* _Directions_
In the listing below, please print the line that contains "frame = import_model()" and every line that follows it, exactly.

* _Given material_
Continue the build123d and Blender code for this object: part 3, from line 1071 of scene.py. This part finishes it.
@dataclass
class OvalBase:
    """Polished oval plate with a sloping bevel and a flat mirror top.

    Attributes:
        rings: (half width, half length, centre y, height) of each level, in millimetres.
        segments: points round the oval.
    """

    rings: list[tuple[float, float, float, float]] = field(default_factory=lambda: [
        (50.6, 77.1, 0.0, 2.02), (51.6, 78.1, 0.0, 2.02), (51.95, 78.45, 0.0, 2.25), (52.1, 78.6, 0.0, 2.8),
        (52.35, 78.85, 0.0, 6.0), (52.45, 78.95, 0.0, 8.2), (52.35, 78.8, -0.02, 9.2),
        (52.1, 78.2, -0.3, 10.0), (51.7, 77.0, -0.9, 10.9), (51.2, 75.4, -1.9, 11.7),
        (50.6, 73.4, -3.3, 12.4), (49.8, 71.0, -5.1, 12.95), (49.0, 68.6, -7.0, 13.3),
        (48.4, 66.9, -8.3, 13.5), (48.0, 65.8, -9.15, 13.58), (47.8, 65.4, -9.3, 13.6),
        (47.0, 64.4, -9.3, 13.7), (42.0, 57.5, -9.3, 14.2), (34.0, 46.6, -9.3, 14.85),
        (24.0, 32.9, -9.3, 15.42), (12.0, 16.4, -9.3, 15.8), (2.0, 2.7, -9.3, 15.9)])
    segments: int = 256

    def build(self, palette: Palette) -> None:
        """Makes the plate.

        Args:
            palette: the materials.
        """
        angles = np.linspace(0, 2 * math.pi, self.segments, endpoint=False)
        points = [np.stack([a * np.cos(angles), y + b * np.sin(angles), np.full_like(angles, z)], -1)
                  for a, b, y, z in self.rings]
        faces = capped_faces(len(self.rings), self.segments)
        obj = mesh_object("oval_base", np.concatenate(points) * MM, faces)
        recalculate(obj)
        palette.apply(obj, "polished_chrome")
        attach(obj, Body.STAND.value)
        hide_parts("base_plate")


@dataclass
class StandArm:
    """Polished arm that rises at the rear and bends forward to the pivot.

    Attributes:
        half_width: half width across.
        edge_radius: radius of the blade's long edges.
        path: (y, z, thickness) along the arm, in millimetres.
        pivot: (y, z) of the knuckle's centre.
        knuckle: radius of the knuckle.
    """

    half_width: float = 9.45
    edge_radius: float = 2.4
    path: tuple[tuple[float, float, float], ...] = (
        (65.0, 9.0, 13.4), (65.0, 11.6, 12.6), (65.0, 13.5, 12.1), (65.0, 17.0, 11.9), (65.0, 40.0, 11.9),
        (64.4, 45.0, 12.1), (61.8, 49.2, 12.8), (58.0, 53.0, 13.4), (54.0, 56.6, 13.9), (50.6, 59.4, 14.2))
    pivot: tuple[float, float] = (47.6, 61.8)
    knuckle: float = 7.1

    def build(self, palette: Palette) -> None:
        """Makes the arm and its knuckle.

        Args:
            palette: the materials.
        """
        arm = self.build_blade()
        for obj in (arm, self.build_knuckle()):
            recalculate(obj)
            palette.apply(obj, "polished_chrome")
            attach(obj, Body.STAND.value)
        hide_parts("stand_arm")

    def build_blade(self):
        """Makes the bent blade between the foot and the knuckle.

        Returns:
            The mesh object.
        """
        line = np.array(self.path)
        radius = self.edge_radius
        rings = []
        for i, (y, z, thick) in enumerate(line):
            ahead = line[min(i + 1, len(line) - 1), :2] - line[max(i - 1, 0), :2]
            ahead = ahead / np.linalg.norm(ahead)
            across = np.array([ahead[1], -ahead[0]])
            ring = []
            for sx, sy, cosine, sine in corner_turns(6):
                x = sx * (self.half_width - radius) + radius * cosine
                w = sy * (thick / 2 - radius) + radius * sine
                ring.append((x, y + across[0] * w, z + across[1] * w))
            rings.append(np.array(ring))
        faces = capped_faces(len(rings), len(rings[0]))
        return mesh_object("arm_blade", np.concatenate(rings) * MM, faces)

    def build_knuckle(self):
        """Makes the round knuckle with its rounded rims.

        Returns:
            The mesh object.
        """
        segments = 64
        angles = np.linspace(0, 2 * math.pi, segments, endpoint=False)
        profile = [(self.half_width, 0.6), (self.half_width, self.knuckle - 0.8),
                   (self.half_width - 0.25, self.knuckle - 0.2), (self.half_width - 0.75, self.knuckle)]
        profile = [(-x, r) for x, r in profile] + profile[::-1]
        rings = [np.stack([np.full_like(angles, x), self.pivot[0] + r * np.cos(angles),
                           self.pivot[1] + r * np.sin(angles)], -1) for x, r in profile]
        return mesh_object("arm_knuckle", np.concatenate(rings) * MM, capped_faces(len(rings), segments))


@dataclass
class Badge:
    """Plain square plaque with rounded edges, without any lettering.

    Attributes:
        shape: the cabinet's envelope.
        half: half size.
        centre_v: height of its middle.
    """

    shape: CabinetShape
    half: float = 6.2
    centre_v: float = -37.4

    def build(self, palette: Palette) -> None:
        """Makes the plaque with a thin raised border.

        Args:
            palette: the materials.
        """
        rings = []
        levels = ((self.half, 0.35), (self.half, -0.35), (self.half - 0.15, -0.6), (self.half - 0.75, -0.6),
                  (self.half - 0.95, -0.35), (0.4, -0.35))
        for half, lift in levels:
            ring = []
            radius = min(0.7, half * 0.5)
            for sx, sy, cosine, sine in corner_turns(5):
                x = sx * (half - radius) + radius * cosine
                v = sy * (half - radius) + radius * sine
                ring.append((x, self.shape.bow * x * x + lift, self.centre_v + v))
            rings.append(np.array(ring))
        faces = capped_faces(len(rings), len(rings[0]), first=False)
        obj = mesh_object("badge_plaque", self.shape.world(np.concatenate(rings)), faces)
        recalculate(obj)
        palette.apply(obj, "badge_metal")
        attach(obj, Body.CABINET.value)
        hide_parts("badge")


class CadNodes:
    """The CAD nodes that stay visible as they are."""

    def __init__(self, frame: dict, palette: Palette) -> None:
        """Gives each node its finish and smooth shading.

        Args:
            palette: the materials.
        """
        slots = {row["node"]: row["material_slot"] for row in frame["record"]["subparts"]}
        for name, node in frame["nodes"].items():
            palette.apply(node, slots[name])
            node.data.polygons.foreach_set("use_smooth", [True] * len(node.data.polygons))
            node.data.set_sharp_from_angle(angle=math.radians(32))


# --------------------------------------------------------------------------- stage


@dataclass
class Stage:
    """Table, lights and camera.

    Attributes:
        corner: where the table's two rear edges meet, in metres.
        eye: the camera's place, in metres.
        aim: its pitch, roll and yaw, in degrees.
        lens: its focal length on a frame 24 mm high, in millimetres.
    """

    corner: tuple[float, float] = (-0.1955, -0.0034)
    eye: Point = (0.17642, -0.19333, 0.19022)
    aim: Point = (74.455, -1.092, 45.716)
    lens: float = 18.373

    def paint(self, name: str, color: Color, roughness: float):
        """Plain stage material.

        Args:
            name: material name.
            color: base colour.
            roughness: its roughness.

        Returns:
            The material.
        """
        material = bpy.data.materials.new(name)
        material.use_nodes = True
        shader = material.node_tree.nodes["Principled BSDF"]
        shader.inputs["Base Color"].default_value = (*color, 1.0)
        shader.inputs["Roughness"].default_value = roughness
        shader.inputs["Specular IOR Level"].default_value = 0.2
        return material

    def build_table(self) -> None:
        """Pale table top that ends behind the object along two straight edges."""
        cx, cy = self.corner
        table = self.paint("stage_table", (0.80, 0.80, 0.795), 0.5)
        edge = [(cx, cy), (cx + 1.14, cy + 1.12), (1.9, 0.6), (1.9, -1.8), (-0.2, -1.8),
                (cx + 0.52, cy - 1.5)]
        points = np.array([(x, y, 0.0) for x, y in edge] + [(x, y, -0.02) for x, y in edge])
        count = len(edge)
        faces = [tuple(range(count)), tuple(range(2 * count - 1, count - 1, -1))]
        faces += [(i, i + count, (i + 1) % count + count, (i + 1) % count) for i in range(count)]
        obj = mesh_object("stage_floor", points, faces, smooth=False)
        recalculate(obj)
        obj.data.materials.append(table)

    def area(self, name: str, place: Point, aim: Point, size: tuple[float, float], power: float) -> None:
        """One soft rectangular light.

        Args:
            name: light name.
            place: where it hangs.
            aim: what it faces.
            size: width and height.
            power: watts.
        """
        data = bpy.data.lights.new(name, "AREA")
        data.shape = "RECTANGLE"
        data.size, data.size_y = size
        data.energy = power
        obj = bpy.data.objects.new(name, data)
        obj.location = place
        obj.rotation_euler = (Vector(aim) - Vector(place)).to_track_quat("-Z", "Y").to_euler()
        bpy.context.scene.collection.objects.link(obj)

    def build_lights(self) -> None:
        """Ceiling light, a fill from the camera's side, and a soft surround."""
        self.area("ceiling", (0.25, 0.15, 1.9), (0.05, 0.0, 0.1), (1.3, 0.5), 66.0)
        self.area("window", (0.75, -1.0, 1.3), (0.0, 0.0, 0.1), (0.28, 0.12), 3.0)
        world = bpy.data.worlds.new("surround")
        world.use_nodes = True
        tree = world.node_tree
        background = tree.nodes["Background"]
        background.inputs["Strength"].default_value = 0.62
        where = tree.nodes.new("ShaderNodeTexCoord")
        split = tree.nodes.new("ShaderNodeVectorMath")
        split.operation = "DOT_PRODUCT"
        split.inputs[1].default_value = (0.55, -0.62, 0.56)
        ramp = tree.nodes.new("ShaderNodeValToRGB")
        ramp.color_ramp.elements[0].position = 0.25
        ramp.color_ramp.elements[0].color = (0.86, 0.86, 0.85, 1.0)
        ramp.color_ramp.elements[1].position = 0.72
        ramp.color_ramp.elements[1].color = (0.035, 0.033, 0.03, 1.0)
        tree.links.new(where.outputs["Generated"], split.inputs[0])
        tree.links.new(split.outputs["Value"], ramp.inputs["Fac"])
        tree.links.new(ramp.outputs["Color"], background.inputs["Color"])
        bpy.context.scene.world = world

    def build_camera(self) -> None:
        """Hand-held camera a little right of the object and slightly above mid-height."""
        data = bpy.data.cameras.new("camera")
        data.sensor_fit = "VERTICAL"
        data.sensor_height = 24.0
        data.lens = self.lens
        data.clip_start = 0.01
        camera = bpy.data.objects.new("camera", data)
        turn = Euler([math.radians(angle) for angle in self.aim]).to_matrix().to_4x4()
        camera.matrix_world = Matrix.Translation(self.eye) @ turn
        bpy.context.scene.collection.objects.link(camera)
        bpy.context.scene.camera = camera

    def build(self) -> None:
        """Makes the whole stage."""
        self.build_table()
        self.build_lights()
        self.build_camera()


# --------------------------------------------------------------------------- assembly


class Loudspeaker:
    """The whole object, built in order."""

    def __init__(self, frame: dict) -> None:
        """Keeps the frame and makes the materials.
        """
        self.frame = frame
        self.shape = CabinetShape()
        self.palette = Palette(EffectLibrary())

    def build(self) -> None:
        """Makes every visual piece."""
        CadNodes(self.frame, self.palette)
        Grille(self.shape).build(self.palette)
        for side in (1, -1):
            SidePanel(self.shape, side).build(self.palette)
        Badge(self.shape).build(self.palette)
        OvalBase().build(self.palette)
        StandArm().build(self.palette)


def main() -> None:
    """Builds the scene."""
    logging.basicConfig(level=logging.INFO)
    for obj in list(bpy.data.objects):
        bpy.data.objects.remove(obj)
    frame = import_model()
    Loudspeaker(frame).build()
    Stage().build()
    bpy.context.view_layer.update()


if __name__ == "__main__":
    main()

* _Answer_
    frame = import_model()
    Loudspeaker(frame).build()
    Stage().build()
    bpy.context.view_layer.update()


if __name__ == "__main__":
    main()